Political theorist Corey Robin describes conservatism in his book, The Reactionary Mind, as “a meditation on — and theoretical rendition of — the felt experience of having power, seeing it threatened, and trying to win it back.” The CEOs who are so determined to give their companies the veneer of being apolitical (because they cannot achieve it in substance by definition; they can only shut down conversations about it) probably don’t think of themselves as conservative or reactionary, but they are, at least in this respect. Even if they’re not running corporate feudal states, which some of them wouldn’t mind doing, any discussion of equity (both in the agency sense and the stock options sense) necessitates an acknowledgment of how the power structure currently works and how it might be flawed. These are inconvenient conversations for people who already have power and don’t have to fight for it.
But they are inevitable. Founders have two options: the Coinbase and Goldman Sachs route, where you just compensate people so well that they just tacitly agree to pretend these considerations don’t matter. Or you stop pretending that political conflicts at your company are about superficial partisan considerations and not standing and power, generally, and address them.
It’s easy to distort these questions of power by reframing them as surface-level self-expression. I’ve seen at least one tech executive refer to employees advocating for themselves as “political activism on the company dime,” which really exposes the whole game. If any assertion of power or agency by an employee is de facto political activism, then there’s not much that can happen with regard to determining equity that isn’t “political.”

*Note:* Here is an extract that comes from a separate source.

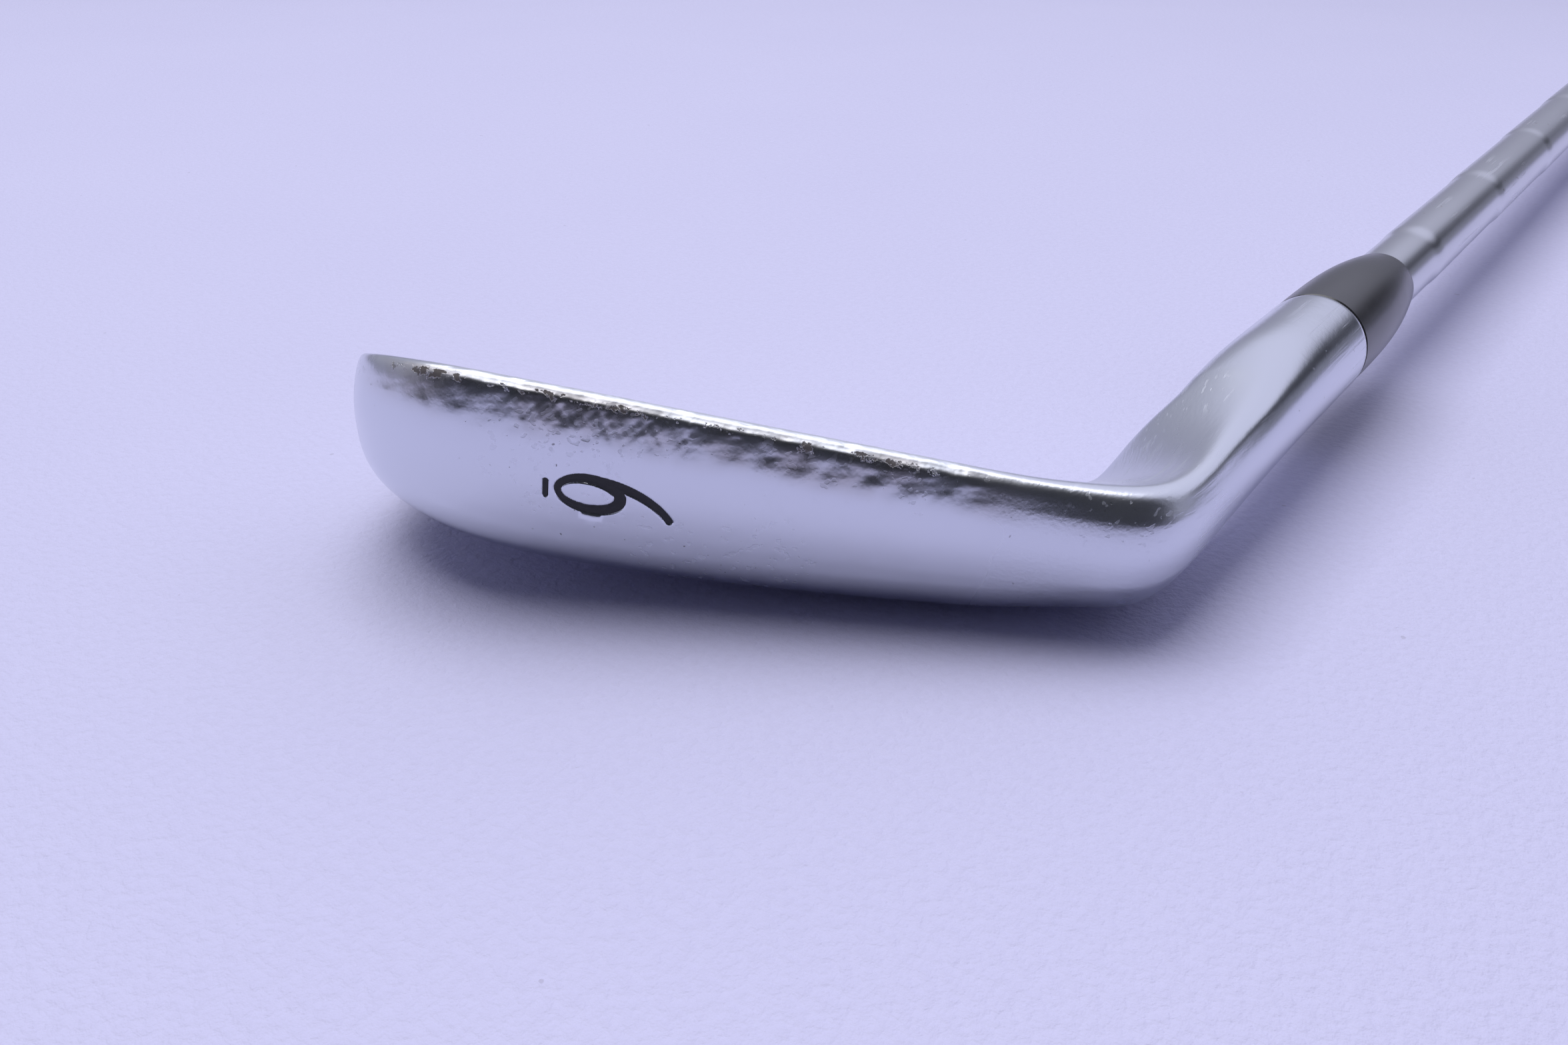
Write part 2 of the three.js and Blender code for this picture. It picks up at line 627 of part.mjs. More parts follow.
function grip() {
  const end = CAP_BOTTOM - FIT_GAP;
  const waist = CLUB_LENGTH - GRIP_WAIST_FROM_BUTT;
  const flare = new THREE.CubicBezierCurve(
    new THREE.Vector2(GRIP_WAIST_RADIUS, waist),
    new THREE.Vector2(GRIP_WAIST_RADIUS, waist + GRIP_FLARE_EASE),
    new THREE.Vector2(GRIP_BUTT_RADIUS, end - GRIP_FLARE_EASE),
    new THREE.Vector2(GRIP_BUTT_RADIUS, end),
  );
  const outside = [
    [GRIP_MOUTH_RADIUS - GRIP_LIP, GRIP_MOUTH],
    [GRIP_MOUTH_RADIUS, GRIP_MOUTH + GRIP_LIP],
    ...flare.getPoints(10).map((p) => [p.x, p.y]),
  ];
  const inside = shaftOutline(GRIP_MOUTH, end, GRIP_CLEAR).reverse();
  return turned([...inside, ...outside]);
}

function gripCap() {
  const inner = GRIP_BUTT_RADIUS - CAP_EDGE;
  return turned([
    [VENT_RADIUS, CLUB_LENGTH],
    [VENT_RADIUS, CAP_BOTTOM],
    [GRIP_BUTT_RADIUS, CAP_BOTTOM],
    [GRIP_BUTT_RADIUS, CLUB_LENGTH - CAP_EDGE],
    [inner, CLUB_LENGTH],
  ]);
}

// ---------------------------------------------------------------- materials and assembly

function finish(color, roughness, metalness) {
  return new THREE.MeshStandardMaterial({ color, roughness, metalness });
}

const chrome = () => finish(0xc6c9dc, 0.12, 1);
const black = (roughness) => finish(0x17181b, roughness, 0);

function piece(name, geometry, material) {
  const mesh = new THREE.Mesh(geometry, material);
  mesh.name = name;
  return mesh;
}

// The head's own axes, turned so that its hosel runs along the shaft, with the face side up.
function headGroup() {
  const group = new THREE.Group();
  const place = new THREE.Matrix4().makeBasis(
    new THREE.Vector3(0, 0, -1),
    new THREE.Vector3(-Math.sin(LIE), -Math.cos(LIE), 0),
    new THREE.Vector3(-Math.cos(LIE), Math.sin(LIE), 0),
  );
  group.applyMatrix4(place);
  group.add(piece("iron_head", ironHead(), chrome()));
  group.add(piece("number_paint_six", paintGeometry(sixSolid), black(0.4)));
  group.add(piece("number_paint_dash", paintGeometry(dashSolid), black(0.4)));
  return group;
}

function shaftGroup() {
  const group = new THREE.Group();
  group.add(piece("shaft", shaft(), finish(0xb9bcc6, 0.2, 1)));
  group.add(piece("hosel_adhesive", adhesive(), finish(0x8a7f63, 0.6, 0)));
  group.add(piece("swing_weight_plug", weightPlug(), finish(0x6d6e70, 0.6, 1)));
  group.add(piece("ferrule", ferrule(), black(0.35)));
  group.add(piece("shaft_band", band(), finish(0x20242c, 0.4, 0)));
  group.add(piece("grip_tape", gripTape(), finish(0xd8d2c0, 0.9, 0)));
  group.add(piece("grip", grip(), black(0.85)));
  group.add(piece("grip_end_cap", gripCap(), black(0.7)));
  return group;
}

// The club rests on the back of the head and on the edge of the grip's butt.
function lying(head, onShaft) {
  const rolled = new THREE.Group();
  rolled.add(head, onShaft);
  rolled.rotation.y = LYING_ROLL;
  rolled.updateMatrixWorld(true);
  const headDrop = -new THREE.Box3().setFromObject(head, true).min.z;
  const pitched = new THREE.Group();
  pitched.add(rolled);
  pitched.rotation.x = -Math.asin((headDrop - GRIP_BUTT_RADIUS) / CLUB_LENGTH);
  return pitched;
}

function golfClub() {
  const club = new THREE.Group();
  club.add(lying(headGroup(), shaftGroup()));
  club.updateMatrixWorld(true);
  const box = new THREE.Box3().setFromObject(club, true);
  club.position.set(-(box.min.x + box.max.x) / 2, -(box.min.y + box.max.y) / 2, -box.min.z);
  return club;
}

export default golfClub();
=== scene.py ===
"""A right-handed six iron lying face up on a pale surface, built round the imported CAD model."""

import math

import bpy
import numpy as np
from mathutils import Matrix, Vector


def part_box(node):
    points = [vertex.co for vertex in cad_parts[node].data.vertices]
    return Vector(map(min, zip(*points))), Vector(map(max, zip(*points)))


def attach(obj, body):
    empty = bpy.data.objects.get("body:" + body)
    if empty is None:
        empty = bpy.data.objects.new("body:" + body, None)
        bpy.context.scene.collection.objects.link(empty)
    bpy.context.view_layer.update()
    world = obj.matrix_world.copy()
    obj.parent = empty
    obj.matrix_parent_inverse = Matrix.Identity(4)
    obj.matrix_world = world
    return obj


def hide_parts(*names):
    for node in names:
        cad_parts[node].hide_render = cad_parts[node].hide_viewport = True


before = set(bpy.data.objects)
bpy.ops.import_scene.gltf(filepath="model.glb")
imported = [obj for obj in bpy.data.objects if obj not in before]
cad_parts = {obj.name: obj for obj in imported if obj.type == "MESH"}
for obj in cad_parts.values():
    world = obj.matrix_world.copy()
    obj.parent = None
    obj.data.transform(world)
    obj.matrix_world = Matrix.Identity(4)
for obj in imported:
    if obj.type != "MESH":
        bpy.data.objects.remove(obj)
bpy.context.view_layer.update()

# ---------------------------------------------------------------- sizes, in millimetres

METRE = 0.001

CLUB_LENGTH = 952.5
LIE = math.radians(62)
LOFT = math.radians(31.5)
LYING_ROLL = math.radians(10)

HOSEL_RADIUS = 6.75
HOSEL_TOP = 63.5
HOSEL_CHAMFER = 0.45
BORE_RADIUS = 5.15
BORE_BOTTOM = 37.5

NECK_HEIGHT = 36
CROTCH_RADIUS = 9
HEEL_ROUNDING = 8
BLEND_START = 52  # height on the hosel where the round section starts to change
BLEND_END = 10  # distance from the axis along the blade where it is all blade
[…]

And to be fair, advocating for yourself in your own company should not be political, but it is. People who are not on the top of the power heap know that they’ll be viewed that way when they protest unfair treatment or expose the ways in which the supposed meritocracy isn’t one.
To the extent that this bleeds into actual partisan politics and activism, it’s a function of ideological alignment: We have one group of people who believe that the status quo is reflective of excellence (see, nearly every founder and investor in tech who believes white male domination of the industry is a function of innate ability and not self-reinforcing screening mechanisms like “culture fit”) and another group who believe that the status quo is capable of producing excellence but also produces mediocrity and sometimes harm and is often determined by the whims of people whose success has little to do with their abilities.
You can probably guess who lines up where.
Recurring disclosure feature: I dislike infantilizing employees, and I also dislike infantilizing readers. Nick Denton and I used to have a recurring argument about how much context a reader needed in a post and this resulted in Nick insisting that literally every proper noun be prefaced with the person’s title or significance. Which is sometimes reasonable, but I nearly lost it when I had to correct “George W. Bush” to “President of the United States George W. Bush.” So apologies if you sometimes have to google some names in My New Band Is. I’m liberating myself from the context absolutists.